Early last year Bloomberg surfaced a rumor that Apple was in talks with Time Warner Cable to bring the pay TV provider’s experience to the Apple TV box. Though nothing came of the purported talks, it looks like pay television – of a sort – could be coming to Apple TV after all. Will it happen this time, and if it does what could this service look like?
The Wall Street Journal reports Apple is in talks with TV programmers including ABC, CBS and Fox, to bring 25 channels together into a TV service. The price range is rumored to be $30 to $40 a month, and the company is looking for a September release date.
Is there any reason to believe the rumors this time? The recent release of Sling TV shows that content providers are interested in a different formulation of pay TV services that includes a much skinnier bundle of channels. If companies like Disney are willing to do a deal with Dish, there’s no reason to believe they would shy away from a similar agreement with Apple.

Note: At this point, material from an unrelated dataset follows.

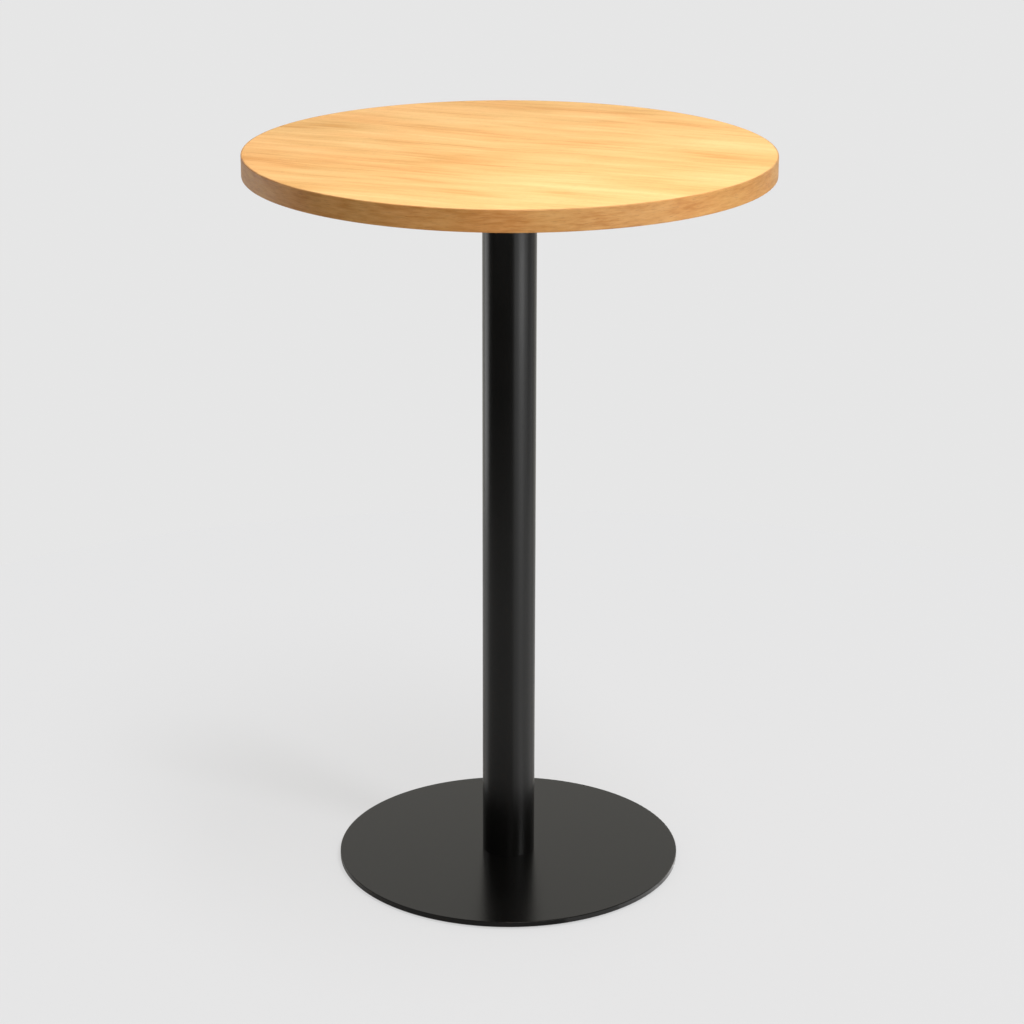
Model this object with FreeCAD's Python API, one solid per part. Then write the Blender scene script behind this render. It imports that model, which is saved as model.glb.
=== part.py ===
import FreeCAD, Part
import math
import os

# Round bar-height pub table: a veneered top on a steel tube that stands on a flat steel disc.
# Four levelling glides are screwed into the disc from below.
# Millimetres. The origin is the centre of the base on the floor, and +Z runs up the column.

# Whole table
table_height = 1070.0

# Table top: a board with a veneer on both faces and a wooden band round its edge
top_diameter = 743.0
core_thickness = 28.0
veneer_thickness = 1.0
band_thickness = 2.0
band_arris_radius = 1.2

# Column
column_diameter = 77.0
column_wall = 2.0
plug_thickness = 15.0

# Mounting plate under the top
plate_side = 240.0
plate_thickness = 5.0
plate_corner_radius = 20.0
plate_bolt_margin = 20.0        # from the plate's side to the middle of a bolt

# Base disc
base_diameter = 504.0
base_thickness = 8.0
base_top_arris = 1.0
base_bottom_arris = 0.5

# M8 countersunk screws that hold the plugs to the disc and to the mounting plate
screw_radius = 4.0
screw_head_radius = 8.0
screw_head_land = 0.4           # straight edge of the head, before its 90 degree cone
screw_head_recess = 0.2         # depth of the head's face below the surface around it
screw_socket_flats = 5.0
screw_socket_depth = 3.5
screw_edge_margin = 14.0        # from the plug's side to the middle of a screw
base_screw_engagement = 12.2    # length inside the plug
plate_screw_engagement = 11.2

# M6 button-head bolts that hold the mounting plate to the top, with washers and threaded inserts
bolt_radius = 3.0
bolt_head_radius = 5.25
bolt_head_height = 3.3
bolt_head_arris = 1.8
bolt_socket_flats = 4.0
bolt_socket_depth = 2.0
bolt_engagement = 9.4           # length above the underside of the top
washer_radius = 6.0
washer_thickness = 1.6
insert_wall = 2.0
insert_beyond_bolt = 2.6        # length of the insert above the bolt's tip
insert_hole_floor_gap = 1.0     # depth left above the insert

# Levelling glides: an M8 stud whose head turns in the pocket of a nylon pad
glide_count = 4
glide_first_angle = 45.0
glide_inset = 35.0              # from the disc's rim to the middle of a glide
pad_floor = 0.8                 # nylon below the stud's head
pad_lip = 0.7                   # nylon above the stud's head
pad_rim_width = 6.0             # nylon outside the pocket
pad_edge_radius = 0.5
stud_radius = 4.0
stud_head_radius = 8.0
stud_head_thickness = 1.4
stud_socket_flats = 5.0
stud_socket_depth = 3.0
stud_tip_gap = 0.3              # left above the stud when it is screwed home
stud_hole_roof = 1.5            # steel left above the blind hole

# Clearances, on the radius or the thickness
glue_gap = 0.02
weld_gap = 0.02
thread_clearance = 0.03
seat_clearance = 0.05
running_clearance = 0.05
hole_clearance = 0.4
key_hole_clearance = 1.5

# Heights above the floor
pad_thickness = pad_floor + stud_head_thickness + 2 * running_clearance + pad_lip
base_underside = pad_thickness
column_foot = base_underside + base_thickness
top_thickness = core_thickness + 2 * veneer_thickness
top_underside = table_height - top_thickness
core_underside = top_underside + veneer_thickness
core_top = core_underside + core_thickness
column_head = top_underside - plate_thickness

# Radii
top_radius = top_diameter / 2
core_radius = top_radius - band_thickness - glue_gap
column_radius = column_diameter / 2
plug_radius = column_radius - column_wall - weld_gap
base_radius = base_diameter / 2
insert_bore_radius = bolt_radius + thread_clearance
insert_radius = insert_bore_radius + insert_wall
insert_hole_radius = insert_radius + glue_gap
insert_length = bolt_engagement + insert_beyond_bolt
pocket_radius = stud_head_radius + running_clearance
pad_radius = pocket_radius + pad_rim_width

match_tolerance = 1e-6


def polar(radius, degrees):
    """Point on a circle about the column's axis."""
    angle = math.radians(degrees)
    return FreeCAD.Vector(radius * math.cos(angle), radius * math.sin(angle), 0.0)


def cylinder(radius, bottom, top):
    """Upright cylinder on the Z axis between two heights."""
    return Part.makeCylinder(radius, top - bottom, FreeCAD.Vector(0.0, 0.0, bottom))


def cone(bottom_radius, top_radius_of_cone, bottom, top):
    """Upright cone on the Z axis between two heights."""
    foot = FreeCAD.Vector(0.0, 0.0, bottom)
    return Part.makeCone(bottom_radius, top_radius_of_cone, top - bottom, foot)


def hexagon(across_flats, bottom, top):
    """Upright hexagonal prism on the Z axis, for a key socket."""
    corner_radius = across_flats / math.sqrt(3.0)
    corners = [polar(corner_radius, 60.0 * side) for side in range(7)]
    face = Part.Face(Part.makePolygon(corners))
    face.translate(FreeCAD.Vector(0.0, 0.0, bottom))
    return face.extrude(FreeCAD.Vector(0.0, 0.0, top - bottom))


def rim_edges(shape, radius, height):
    """Circular edges of a shape that have this radius and lie at this height."""
    found = []
    for edge in shape.Edges:
        if not isinstance(edge.Curve, Part.Circle):
            continue
        same_radius = abs(edge.Curve.Radius - radius) < match_tolerance
        same_height = abs(edge.Curve.Center.z - height) < match_tolerance
        if same_radius and same_height:
            found.append(edge)
    return found


def copies(shape, places):
    """One copy of a shape at each place."""
    return [shape.translated(place) for place in places]


# Places of the fasteners and the glides

def column_screw_places():
    """Four screws on a circle inside the column."""
    return [polar(plug_radius - screw_edge_margin, 90.0 * turn) for turn in range(4)]


def plate_bolt_places():
    """Eight bolts: one near each corner of the mounting plate and one between each two corners."""
    reach = plate_side / 2 - plate_bolt_margin
    steps = (-reach, 0.0, reach)
    grid = [FreeCAD.Vector(x, y, 0.0) for x in steps for y in steps]
    return [place for place in grid if place.Length > 0.0]


def glide_places():
    """Glides evenly round the disc, near its rim."""
    step = 360.0 / glide_count
    angles = [glide_first_angle + step * number for number in range(glide_count)]
    return [polar(base_radius - glide_inset, angle) for angle in angles]


# Table top

def top_core():
    """Board of the top, with blind holes for the inserts."""
    board = cylinder(core_radius, core_underside, core_top)
    hole_end = top_underside + insert_length + insert_hole_floor_gap
    hole = cylinder(insert_hole_radius, core_underside, hole_end)
    return board.cut(copies(hole, plate_bolt_places()))


def top_veneer():
    """Oak veneer on the board's upper face."""
    return cylinder(core_radius, core_top, table_height)


def underside_veneer():
    """Oak veneer on the board's lower face, pierced for the inserts."""
    sheet = cylinder(core_radius, top_underside, core_underside)
    hole = cylinder(insert_hole_radius, top_underside, core_underside)
    return sheet.cut(copies(hole, plate_bolt_places()))


def edge_band():
    """Oak band glued round the board, with its two outer arrises rounded."""
    disc = cylinder(top_radius, top_underside, table_height)
    arrises = rim_edges(disc, top_radius, top_underside) + rim_edges(disc, top_radius, table_height)
    disc = disc.makeFillet(band_arris_radius, arrises)
    return disc.cut(cylinder(core_radius + glue_gap, top_underside, table_height))


def threaded_insert():
    """Sleeve in the board that takes one bolt."""
    sleeve = cylinder(insert_radius, top_underside, top_underside + insert_length)
    bore = cylinder(insert_bore_radius, top_underside, top_underside + insert_length)
    return sleeve.cut(bore)


def washer():
    """Plain washer against the mounting plate's underside."""
    bottom = column_head - washer_thickness
    disc = cylinder(washer_radius, bottom, column_head)
    return disc.cut(cylinder(bolt_radius + hole_clearance, bottom, column_head))


def button_bolt():
    """Button-head bolt, head down, that runs through washer and plate into an insert."""
    head_top = column_head - washer_thickness
    head_bottom = head_top - bolt_head_height
    head = cylinder(bolt_head_radius, head_bottom, head_top)
    head = head.makeFillet(bolt_head_arris, rim_edges(head, bolt_head_radius, head_bottom))
    shank = cylinder(bolt_radius, head_top, top_underside + bolt_engagement)
    socket = hexagon(bolt_socket_flats, head_bottom, head_bottom + bolt_socket_depth)
    return head.fuse(shank).cut(socket).removeSplitter()


# Countersunk screws

def countersunk_screw(length):
    """Screw with its head's face at height 0 and its shank up the Z axis."""
    cone_top = screw_head_land + screw_head_radius - screw_radius
    head = cylinder(screw_head_radius, 0.0, screw_head_land)
    taper = cone(screw_head_radius, screw_radius, screw_head_land, cone_top)
    shank = cylinder(screw_radius, cone_top, length)
    socket = hexagon(screw_socket_flats, 0.0, screw_socket_depth)
    return head.fuse([taper, shank]).cut(socket).removeSplitter()


def countersunk_hole(depth):
    """Tool for a hole that seats such a screw: its mouth is at height 0 and it goes up to depth."""
    mouth_radius = screw_head_radius + seat_clearance
    hole_radius = screw_radius + hole_clearance
    land_top = screw_head_recess + screw_head_land
    mouth = cylinder(mouth_radius, 0.0, land_top)
    taper = cone(mouth_radius, hole_radius, land_top, land_top + mouth_radius - hole_radius)
    shank_hole = cylinder(hole_radius, 0.0, depth)
    return mouth.fuse([taper, shank_hole])


def upside_down(shape, height):
    """Shape turned over, so that what lay at height 0 lies at the given height and points down."""
    turned = shape.copy()
    turned.rotate(FreeCAD.Vector(0.0, 0.0, 0.0), FreeCAD.Vector(1.0, 0.0, 0.0), 180.0)
    return turned.translated(FreeCAD.Vector(0.0, 0.0, height))


def lifted(shape, height):
    """Shape moved up by a height."""
    return shape.translated(FreeCAD.Vector(0.0, 0.0, height))


def base_screw():
    """Screw from below through the disc into the lower plug."""
    head_face = base_underside + screw_head_recess
    length = base_thickness - screw_head_recess + base_screw_engagement
    return lifted(countersunk_screw(length), head_face)


def plate_screw():
    """Screw from above through the mounting plate into the upper plug."""
    head_face = top_underside - screw_head_recess
    length = plate_thickness - screw_head_recess + plate_screw_engagement
    return upside_down(countersunk_screw(length), head_face)


# Column and plates

def mounting_plate():
    """Square plate with rounded corners, screwed to the column and bolted to the top."""
    corner = FreeCAD.Vector(-plate_side / 2, -plate_side / 2, column_head)
    plate = Part.makeBox(plate_side, plate_side, plate_thickness, corner)
    uprights = [edge for edge in plate.Edges if abs(edge.tangentAt(edge.FirstParameter).z) > 0.5]
    plate = plate.makeFillet(plate_corner_radius, uprights)
    bolt_hole = cylinder(bolt_radius + hole_clearance, column_head, top_underside)
    screw_hole = upside_down(countersunk_hole(plate_thickness), top_underside)
    holes = copies(bolt_hole, plate_bolt_places()) + copies(screw_hole, column_screw_places())
    return plate.cut(holes)


def column_tube():
    """Steel tube from the base disc to the mounting plate."""
    outside = cylinder(column_radius, column_foot, column_head)
    return outside.cut(cylinder(column_radius - column_wall, column_foot, column_head))


def column_plug(bottom):
    """Steel disc welded inside an end of the tube, with four tapped holes."""
    disc = cylinder(plug_radius, bottom, bottom + plug_thickness)
    tapped_hole = cylinder(screw_radius + thread_clearance, bottom, bottom + plug_thickness)
    return disc.cut(copies(tapped_hole, column_screw_places()))


def base_plate():
    """Heavy steel disc with countersunk holes for the column and blind tapped holes for the glides."""
    disc = cylinder(base_radius, base_underside, column_foot)
    disc = disc.makeFillet(base_top_arris, rim_edges(disc, base_radius, column_foot))
    disc = disc.makeFillet(base_bottom_arris, rim_edges(disc, base_radius, base_underside))
    screw_hole = lifted(countersunk_hole(base_thickness), base_underside)
    stud_hole = cylinder(stud_radius + running_clearance, base_underside, column_foot - stud_hole_roof)
    holes = copies(screw_hole, column_screw_places()) + copies(stud_hole, glide_places())
    return disc.cut(holes)


# Levelling glides

def glide_pad():
    """Nylon pad with a pocket for the stud's head and a hole below it for the key."""
    pocket_top = pad_thickness - pad_lip
    pad = cylinder(pad_radius, 0.0, pad_thickness)
    pad = pad.makeFillet(pad_edge_radius, rim_edges(pad, pad_radius, 0.0))
    key_hole = cylinder(stud_socket_flats / 2 + key_hole_clearance, 0.0, pad_floor)
    pocket = cylinder(pocket_radius, pad_floor, pocket_top)
    neck = cylinder(stud_radius + running_clearance, pocket_top, pad_thickness)
    return pad.cut([key_hole, pocket, neck])


def glide_stud():
    """Threaded stud with a flat head and a hexagon socket that is reached from below."""
    head_bottom = pad_floor + running_clearance
    head_top = head_bottom + stud_head_thickness
    tip = column_foot - stud_hole_roof - stud_tip_gap
    head = cylinder(stud_head_radius, head_bottom, head_top)
    shank = cylinder(stud_radius, head_top, tip)
    socket = hexagon(stud_socket_flats, head_bottom, head_bottom + stud_socket_depth)
    return head.fuse(shank).cut(socket).removeSplitter()


def group(shape, places):
    """Identical fasteners as separate solids of one node."""
    return Part.makeCompound(copies(shape, places))


def table_nodes():
    """Every node of the table by name."""
    nodes = {
        "top_core": top_core(),
        "top_veneer": top_veneer(),
        "underside_veneer": underside_veneer(),
        "edge_band": edge_band(),
        "top_inserts": group(threaded_insert(), plate_bolt_places()),
        "top_bolts": group(button_bolt(), plate_bolt_places()),
        "top_washers": group(washer(), plate_bolt_places()),
        "mounting_plate": mounting_plate(),
        "plate_screws": group(plate_screw(), column_screw_places()),
        "column_top_plug": column_plug(column_head - plug_thickness),
        "column_tube": column_tube(),
        "column_base_plug": column_plug(column_foot),
        "base_plate": base_plate(),
        "base_screws": group(base_screw(), column_screw_places()),
    }
    for number, place in enumerate(glide_places(), start=1):
        nodes[f"glide_pad_{number}"] = glide_pad().translated(place)
        nodes[f"glide_stud_{number}"] = glide_stud().translated(place)
    return nodes


os.makedirs("parts", exist_ok=True)
for name, shape in table_nodes().items():
    shape.exportStep(f"parts/{name}.step")
    print(f"{name}: {len(shape.Solids)} solids, {shape.Volume / 1000.0:.2f} cm3, valid {shape.isValid()}")
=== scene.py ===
import math
from collections import namedtuple

import bpy
from mathutils import Matrix, Vector


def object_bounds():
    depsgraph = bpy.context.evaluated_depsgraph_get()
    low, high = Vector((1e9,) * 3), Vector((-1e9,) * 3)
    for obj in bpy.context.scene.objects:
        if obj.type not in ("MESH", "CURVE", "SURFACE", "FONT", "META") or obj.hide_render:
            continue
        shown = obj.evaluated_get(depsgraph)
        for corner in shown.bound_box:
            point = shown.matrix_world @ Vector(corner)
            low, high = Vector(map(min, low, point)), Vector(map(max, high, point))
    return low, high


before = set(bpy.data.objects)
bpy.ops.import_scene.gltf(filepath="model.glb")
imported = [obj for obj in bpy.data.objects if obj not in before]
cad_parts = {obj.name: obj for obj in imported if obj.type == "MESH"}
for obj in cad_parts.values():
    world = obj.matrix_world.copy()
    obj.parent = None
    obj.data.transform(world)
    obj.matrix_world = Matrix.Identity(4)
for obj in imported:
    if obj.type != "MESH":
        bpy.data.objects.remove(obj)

# A round pub table: lacquered oak top, black powder-coated column and base disc.
# Metres, in the frame of the CAD model: the origin is on the floor under the column, and +Z is up.
# Colours are linear, and azimuths turn from the front (-Y) towards the right (+X).

cad_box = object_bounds()

WHITE = (1.0, 1.0, 1.0)
SLOW_DETAIL = 1.0                      # of a noise that only drifts
FINE_DETAIL = 3.0


# Node trees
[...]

The market has also shifted significantly in the year since the Bloomberg/TWC rumor. A host of TV channels have launched their own apps within the bounds of the pay TV ecosystem, like HBO GO and Showtime Anytime. Recently, some traditional TV providers have decided to go it alone online with standalone services. Most notably, HBO Now will launch on Apple TV next month for $15 a month.
Before he died, Steve Jobs intimated that Apple had made a major breakthrough with TV. And so it seems likely that Apple will finally get its shot at “reinventing the TV experience.” What can we expect from an Apple TV box that actually includes live television channels?
Perhaps we should start with what isn’t likely to happen. Don’t look for full DVR-like functionality for the major channels. Sling TV couldn’t get the rights to do it and I doubt Apple will either. As well, it’s unlikely we’ll see a massive on-demand library. That would compete with Apple’s own pay-per-view and show sales business through iTunes. It would also conflict with CBS All Access, which offers a large library of on-demand content as part of the enticement to sign up for the $5.99 a month service.
CBS and ABC are already bringing local affiliate channels to the All Access and Watch ABC apps, but they have not reached agreement with all affiliates. Many areas cannot receive their local broadcast channel through the app. The Apple service will likely suffer a similar problem making it very difficult for consumers to figure out exactly what channels they can and cannot get.
Areas where Apple will innovate include the guide interface, recommendations, search and the ability to link to on-demand assets in iTunes. Expect the service to be tightly intertwined with the Apple ecosystem.
Recently Apple cut the price of the Apple TV box to $69, leading to speculation that the company is clearing inventory in preparation for the launch of new hardware in the fall. This is sorely needed as the media player is behind major competitors in features and functions. The September target for the TV service sounds like a nice fit with that timetable. And new hardware would allow Apple to really go to town with features like Siri integration and gesture support.
Apple’s TV service will be entering a crowded online television market. And at $30 to $40 for 25 channels, it already sounds pricey. Sling TV announced it will add another 4 channels (including A&E and History) to the base $20 package, bringing the number available to 22. However, Apple has been able to command a premium for many of its products and services. The question is, will the reinvention of the experience be good enough to work that magic with television?
Why it matters
The rumor that Apple is readying a 25 channel TV services for release in September seems credible given the current market conditions.
Steve Jobs claimed Apple had “cracked” the TV experience: this will be the company’s chance to prove it.
License restrictions on DVR and on-demand content is liable to make the service rooted in live television.
The rumored price point of $30-$40 also sounds too high versus existing competitors like Sling TV.